In recent years, the application of the designated manager system has made the division of responsibility between the municipality and the designated manager unclear. The designated manager system is a full outsourcing system where all decisive management power is held by the main office, but the number of people in charge of zoos at the main office is limited and they change every few years, which may result in a stronger adherence to precedent. They are told there is no budget, and if they propose a business that can generate revenue, they are told that a public facility cannot charge more than the cost, and in the end, the quality of the business is evaluated solely by the number of users rather than how well it fulfills its four roles. Moreover, the optimal number of users per day is ignored—in other words, it is a selfish story that ignores user comfort.

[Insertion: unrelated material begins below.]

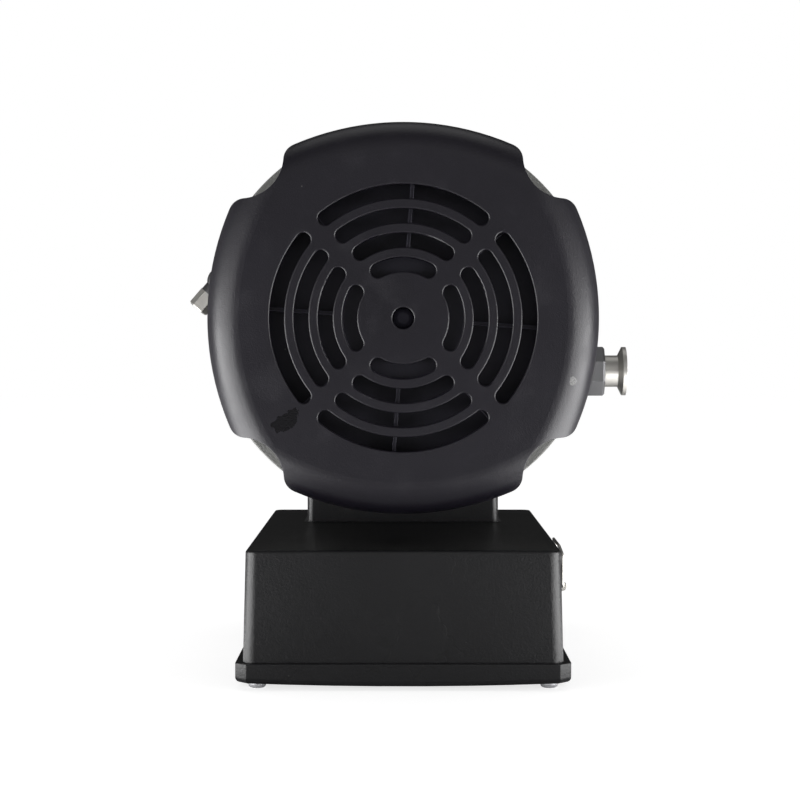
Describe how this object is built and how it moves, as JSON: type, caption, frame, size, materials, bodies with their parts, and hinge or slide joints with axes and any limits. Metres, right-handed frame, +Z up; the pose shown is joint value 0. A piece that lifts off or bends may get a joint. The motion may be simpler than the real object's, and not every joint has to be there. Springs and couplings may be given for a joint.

With the economic slowdown and the decrease in tax revenue, projects like zoos have been carried out with constant cost-cutting in Japan. To use examples from before the Lehman shock, the construction cost of the "Congo Gorilla Forest" built at the Bronx Zoo was 43 million dollars (1999), and the construction cost of the "Masoala Rainforest" at the Zurich Zoo was 52 million Swiss francs (2003), which are roughly 4.3 billion yen and 5.2 billion yen respectively. And each serves as a window for fundraising for conservation activities in the Congo Basin and Madagascar. Here again, the difference between the West and Japan is visible.

Are Zoos Necessary?

Are zoos necessary? I believe that zoos are one of the last strongholds for preventing urban dwellers from forgetting about wild creatures and nature, and they must be the last gateway from the city to the experience of nature. If zoos were to disappear, wild animals and nature would become purely products of ideation, making people forget that humans are part of nature, and eventually potentially causing the loss of the will to conserve wild animals and the natural environment. To put it extremely, just as one cannot survive without catching prey in a fishing, hunting, and gathering society, for residents of a hyper-urban society, zoo animals can be considered a necessary sacrifice to avoid forgetting the remaining nature and heading toward destruction.

Thinking this way, is it not our responsibility to make every effort to ensure that zoo animals are as useful as possible for the conservation of wild animals and the natural environment, and that they can live as comfortable a life as possible in the zoo environment? Hanako the elephant at Inokashira Park Zoo was no longer in a situation where anything could be done when she received criticism from overseas, but should it be forgiven that she was brought to Japan at a young age and never lived with other elephants? Could something have been done 20 or 30 years ago? Such verification and reflection must be carried out. This is especially true since there are still other elephants living alone in Japan. Regarding cetaceans, we need to consider whether it is acceptable to build new facilities that do not even provide for breeding, and whether we can truly say we are providing the best care when we think from the perspective of the cetaceans. While it is hardly reported in major Japanese media, it is necessary to recognize the fact that in the case of bottlenose dolphins in the US, excluding rescued individuals, displays have been maintained without introduction from the wild since the late 80s.

I am not saying that all Japanese zoos and aquariums are bad, and the staff on the ground are all seriously dedicated to the animals they are in charge of. There are certainly efforts and initiatives that should be highly evaluated even by global standards. It is just that there is no system, mechanism, or social interest to empower such initiatives and develop the business. The gaffe by Kozo Yamamoto, Minister of State for Regional Revitalization, that "cultural curators are a cancer" and the factual errors in the related cases unexpectedly exposed the quality of Japanese politicians and cultural administration, but ultimately, my current thinking is that Japan needs a new system that allows public-private collaboration on highly public non-profit projects.

If you have the opportunity to visit a zoo or aquarium, I would be grateful if you could keep these things in mind.

*Affiliations and titles are as of the time of publication.